The approach is not glamorous. It is methodical. Identify the federations the major brands do not prioritize. Build the relationship before the qualification cycle begins. Let the football do the amplification.
The underdog calculus
Jordan is part of this calculus, too. Their debut in North America is their first appearance at international football’s most-watched event. Kelme designed a three-kit collection drawing on Jordanian cultural references: patterns inspired by the traditional shemagh headwear on the home and away shirts, and a black third kit with lilac detailing referencing the Black Iris, Jordan’s national flower. For a first World Cup, the kit functions as a statement of national identity as much as sportswear.
Bosnia’s kit follows the same logic. The deep blue home shirt and sharp vertical lines, described by Kelme as representing national unity, are worn by a squad that embodies the country’s dispersed geography. Forward Esmir Bajraktarević, born in the United States, spent years in the American youth system before switching his international allegiance to Bosnia-Herzegovina in 2024. He converted one of the four penalties in Zenica that sent Italy home.
The team is a diaspora team in composition as well as fan base, with players such as the 40-year-old Edin Džeko, now playing for Schalke in Germany’s second division, who grew up in Sarajevo during the siege of the 1990s. For children, football offered a dream of better times.

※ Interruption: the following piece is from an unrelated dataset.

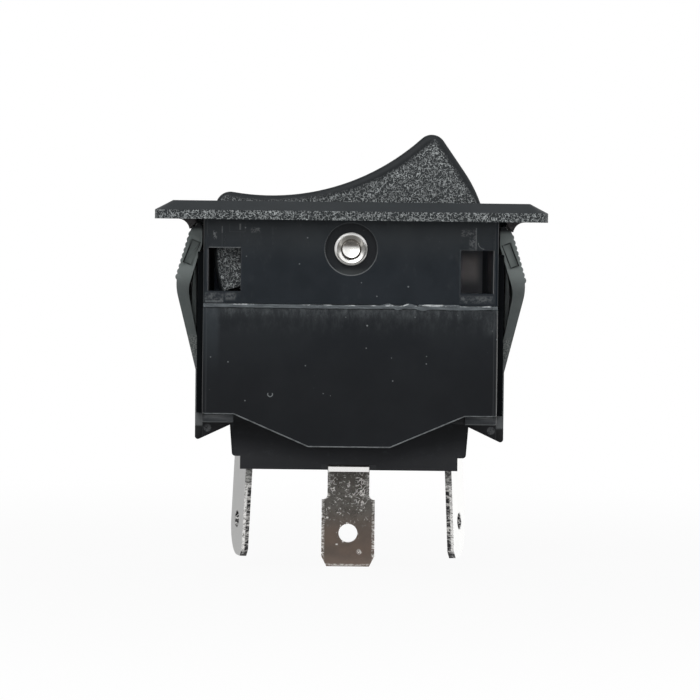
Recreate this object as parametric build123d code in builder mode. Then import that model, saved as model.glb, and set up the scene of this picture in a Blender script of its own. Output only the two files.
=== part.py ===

What the visibility is worth
The question that matters to the sporting goods industry is what Kelme actually does with this moment.
The 2026 World Cup has more smaller kit manufacturers represented than any previous edition: 23 percent of teams are dressed by non-Big Three brands, up from 18 percent at the 2022 tournament.
Fan-version replica kit sales amplify that exposure. Both the Jordanian and Bosnian kits are available through Kelme’s European and US retail channels, and the World Cup window typically delivers the fastest sales cycle in a national team’s commercial calendar. For Jordan, whose fanbase spans the Gulf, the broader MENA region, and a large diaspora in Europe, this is the first time a Kelme-produced national kit reaches demand at that scale.
The longer commercial horizon is harder to read. Kelme has neither the retail footprint nor the marketing infrastructure to convert World Cup visibility into mass consumer awareness in Europe or North America. Its expansion strategy is currently weighted toward India, where it announced an experiential flagship in Noida in March 2026, and Southeast Asia, where it holds dual technical sponsorships for Indonesia’s national football and futsal federations. These are strategically coherent markets, but not ones where the World Cup alone drives consumer demand.
What the tournament does more immediately is establish credibility. Regardless of how far Bosnia and Herzegovina and Jordan progress in the competition, both teams have already amplified their visibility among global diaspora audiences and, with it, extended the reach of a brand built to operate outside the traditional centers of football commerce.